__TASK INSTRUCTIONS__
Output every line below exactly.

# SUPPLIED INFORMATION start

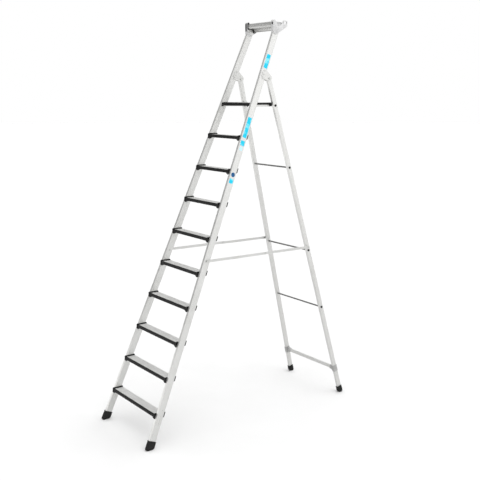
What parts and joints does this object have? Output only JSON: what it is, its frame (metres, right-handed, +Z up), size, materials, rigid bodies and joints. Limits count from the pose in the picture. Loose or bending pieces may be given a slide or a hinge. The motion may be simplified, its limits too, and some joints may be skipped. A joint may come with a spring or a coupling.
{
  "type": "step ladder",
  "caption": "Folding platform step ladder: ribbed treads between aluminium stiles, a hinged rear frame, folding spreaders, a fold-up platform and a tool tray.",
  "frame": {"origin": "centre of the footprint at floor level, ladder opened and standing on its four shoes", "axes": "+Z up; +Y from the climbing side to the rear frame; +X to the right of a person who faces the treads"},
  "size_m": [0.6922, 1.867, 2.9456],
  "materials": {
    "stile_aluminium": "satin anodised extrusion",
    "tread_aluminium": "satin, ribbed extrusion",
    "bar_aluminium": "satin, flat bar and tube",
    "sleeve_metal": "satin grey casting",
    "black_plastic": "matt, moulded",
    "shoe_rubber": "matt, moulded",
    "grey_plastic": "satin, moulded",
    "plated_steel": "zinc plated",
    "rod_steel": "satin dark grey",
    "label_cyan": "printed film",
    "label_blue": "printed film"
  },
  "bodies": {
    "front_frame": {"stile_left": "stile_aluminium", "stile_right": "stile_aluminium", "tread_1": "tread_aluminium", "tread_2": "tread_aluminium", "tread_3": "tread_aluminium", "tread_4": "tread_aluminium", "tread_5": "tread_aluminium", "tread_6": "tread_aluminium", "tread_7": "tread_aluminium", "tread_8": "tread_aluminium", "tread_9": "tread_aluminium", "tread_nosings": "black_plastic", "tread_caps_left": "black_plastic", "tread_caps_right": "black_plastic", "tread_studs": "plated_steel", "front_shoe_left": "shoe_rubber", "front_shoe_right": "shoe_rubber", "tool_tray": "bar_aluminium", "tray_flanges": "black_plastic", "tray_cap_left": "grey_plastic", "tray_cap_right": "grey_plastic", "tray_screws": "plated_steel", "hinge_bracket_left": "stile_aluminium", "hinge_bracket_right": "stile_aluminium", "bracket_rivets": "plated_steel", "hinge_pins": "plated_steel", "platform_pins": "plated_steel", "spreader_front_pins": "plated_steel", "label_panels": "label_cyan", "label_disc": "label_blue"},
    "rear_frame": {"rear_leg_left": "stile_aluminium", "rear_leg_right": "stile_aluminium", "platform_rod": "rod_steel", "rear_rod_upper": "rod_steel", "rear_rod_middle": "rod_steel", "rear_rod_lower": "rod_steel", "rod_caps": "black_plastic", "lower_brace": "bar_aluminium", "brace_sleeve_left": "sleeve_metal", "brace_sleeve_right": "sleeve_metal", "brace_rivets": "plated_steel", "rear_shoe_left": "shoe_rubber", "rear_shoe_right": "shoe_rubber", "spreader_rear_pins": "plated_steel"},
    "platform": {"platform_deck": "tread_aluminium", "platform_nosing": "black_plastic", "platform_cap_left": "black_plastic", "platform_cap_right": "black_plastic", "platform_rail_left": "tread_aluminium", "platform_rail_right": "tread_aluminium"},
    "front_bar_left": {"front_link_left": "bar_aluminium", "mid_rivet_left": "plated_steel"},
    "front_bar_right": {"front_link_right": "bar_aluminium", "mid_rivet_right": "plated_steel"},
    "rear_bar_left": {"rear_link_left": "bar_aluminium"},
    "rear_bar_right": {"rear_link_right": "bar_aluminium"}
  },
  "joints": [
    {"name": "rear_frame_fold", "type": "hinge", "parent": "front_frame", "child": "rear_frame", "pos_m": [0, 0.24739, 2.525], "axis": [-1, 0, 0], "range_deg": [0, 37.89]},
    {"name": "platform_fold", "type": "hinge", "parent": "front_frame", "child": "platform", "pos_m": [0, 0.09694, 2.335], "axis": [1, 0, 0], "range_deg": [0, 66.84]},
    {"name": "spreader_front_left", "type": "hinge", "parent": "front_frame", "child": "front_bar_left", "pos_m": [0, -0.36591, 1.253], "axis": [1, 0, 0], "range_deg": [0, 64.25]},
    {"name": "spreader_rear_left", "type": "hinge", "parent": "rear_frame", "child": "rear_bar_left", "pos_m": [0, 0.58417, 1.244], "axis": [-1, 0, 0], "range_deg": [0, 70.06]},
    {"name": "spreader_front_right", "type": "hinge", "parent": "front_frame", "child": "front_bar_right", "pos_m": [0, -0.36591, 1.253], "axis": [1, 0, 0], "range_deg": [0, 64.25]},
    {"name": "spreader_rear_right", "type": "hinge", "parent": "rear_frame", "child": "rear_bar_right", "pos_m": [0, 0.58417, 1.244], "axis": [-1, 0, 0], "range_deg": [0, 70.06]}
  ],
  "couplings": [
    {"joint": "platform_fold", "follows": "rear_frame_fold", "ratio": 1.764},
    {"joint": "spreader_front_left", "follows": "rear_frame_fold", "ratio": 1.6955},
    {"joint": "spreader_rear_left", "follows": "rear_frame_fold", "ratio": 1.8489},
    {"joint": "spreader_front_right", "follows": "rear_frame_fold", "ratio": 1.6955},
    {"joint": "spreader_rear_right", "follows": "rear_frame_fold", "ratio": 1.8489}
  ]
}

# SUPPLIED INFORMATION end

__THE RESULT__
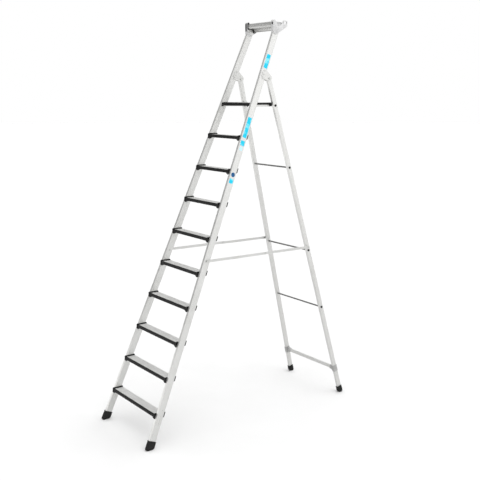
What parts and joints does this object have? Output only JSON: what it is, its frame (metres, right-handed, +Z up), size, materials, rigid bodies and joints. Limits count from the pose in the picture. Loose or bending pieces may be given a slide or a hinge. The motion may be simplified, its limits too, and some joints may be skipped. A joint may come with a spring or a coupling.
{
  "type": "step ladder",
  "caption": "Folding platform step ladder: ribbed treads between aluminium stiles, a hinged rear frame, folding spreaders, a fold-up platform and a tool tray.",
  "frame": {"origin": "centre of the footprint at floor level, ladder opened and standing on its four shoes", "axes": "+Z up; +Y from the climbing side to the rear frame; +X to the right of a person who faces the treads"},
  "size_m": [0.6922, 1.867, 2.9456],
  "materials": {
    "stile_aluminium": "satin anodised extrusion",
    "tread_aluminium": "satin, ribbed extrusion",
    "bar_aluminium": "satin, flat bar and tube",
    "sleeve_metal": "satin grey casting",
    "black_plastic": "matt, moulded",
    "shoe_rubber": "matt, moulded",
    "grey_plastic": "satin, moulded",
    "plated_steel": "zinc plated",
    "rod_steel": "satin dark grey",
    "label_cyan": "printed film",
    "label_blue": "printed film"
  },
  "bodies": {
    "front_frame": {"stile_left": "stile_aluminium", "stile_right": "stile_aluminium", "tread_1": "tread_aluminium", "tread_2": "tread_aluminium", "tread_3": "tread_aluminium", "tread_4": "tread_aluminium", "tread_5": "tread_aluminium", "tread_6": "tread_aluminium", "tread_7": "tread_aluminium", "tread_8": "tread_aluminium", "tread_9": "tread_aluminium", "tread_nosings": "black_plastic", "tread_caps_left": "black_plastic", "tread_caps_right": "black_plastic", "tread_studs": "plated_steel", "front_shoe_left": "shoe_rubber", "front_shoe_right": "shoe_rubber", "tool_tray": "bar_aluminium", "tray_flanges": "black_plastic", "tray_cap_left": "grey_plastic", "tray_cap_right": "grey_plastic", "tray_screws": "plated_steel", "hinge_bracket_left": "stile_aluminium", "hinge_bracket_right": "stile_aluminium", "bracket_rivets": "plated_steel", "hinge_pins": "plated_steel", "platform_pins": "plated_steel", "spreader_front_pins": "plated_steel", "label_panels": "label_cyan", "label_disc": "label_blue"},
    "rear_frame": {"rear_leg_left": "stile_aluminium", "rear_leg_right": "stile_aluminium", "platform_rod": "rod_steel", "rear_rod_upper": "rod_steel", "rear_rod_middle": "rod_steel", "rear_rod_lower": "rod_steel", "rod_caps": "black_plastic", "lower_brace": "bar_aluminium", "brace_sleeve_left": "sleeve_metal", "brace_sleeve_right": "sleeve_metal", "brace_rivets": "plated_steel", "rear_shoe_left": "shoe_rubber", "rear_shoe_right": "shoe_rubber", "spreader_rear_pins": "plated_steel"},
    "platform": {"platform_deck": "tread_aluminium", "platform_nosing": "black_plastic", "platform_cap_left": "black_plastic", "platform_cap_right": "black_plastic", "platform_rail_left": "tread_aluminium", "platform_rail_right": "tread_aluminium"},
    "front_bar_left": {"front_link_left": "bar_aluminium", "mid_rivet_left": "plated_steel"},
    "front_bar_right": {"front_link_right": "bar_aluminium", "mid_rivet_right": "plated_steel"},
    "rear_bar_left": {"rear_link_left": "bar_aluminium"},
    "rear_bar_right": {"rear_link_right": "bar_aluminium"}
  },
  "joints": [
    {"name": "rear_frame_fold", "type": "hinge", "parent": "front_frame", "child": "rear_frame", "pos_m": [0, 0.24739, 2.525], "axis": [-1, 0, 0], "range_deg": [0, 37.89]},
    {"name": "platform_fold", "type": "hinge", "parent": "front_frame", "child": "platform", "pos_m": [0, 0.09694, 2.335], "axis": [1, 0, 0], "range_deg": [0, 66.84]},
    {"name": "spreader_front_left", "type": "hinge", "parent": "front_frame", "child": "front_bar_left", "pos_m": [0, -0.36591, 1.253], "axis": [1, 0, 0], "range_deg": [0, 64.25]},
    {"name": "spreader_rear_left", "type": "hinge", "parent": "rear_frame", "child": "rear_bar_left", "pos_m": [0, 0.58417, 1.244], "axis": [-1, 0, 0], "range_deg": [0, 70.06]},
    {"name": "spreader_front_right", "type": "hinge", "parent": "front_frame", "child": "front_bar_right", "pos_m": [0, -0.36591, 1.253], "axis": [1, 0, 0], "range_deg": [0, 64.25]},
    {"name": "spreader_rear_right", "type": "hinge", "parent": "rear_frame", "child": "rear_bar_right", "pos_m": [0, 0.58417, 1.244], "axis": [-1, 0, 0], "range_deg": [0, 70.06]}
  ],
  "couplings": [
    {"joint": "platform_fold", "follows": "rear_frame_fold", "ratio": 1.764},
    {"joint": "spreader_front_left", "follows": "rear_frame_fold", "ratio": 1.6955},
    {"joint": "spreader_rear_left", "follows": "rear_frame_fold", "ratio": 1.8489},
    {"joint": "spreader_front_right", "follows": "rear_frame_fold", "ratio": 1.6955},
    {"joint": "spreader_rear_right", "follows": "rear_frame_fold", "ratio": 1.8489}
  ]
}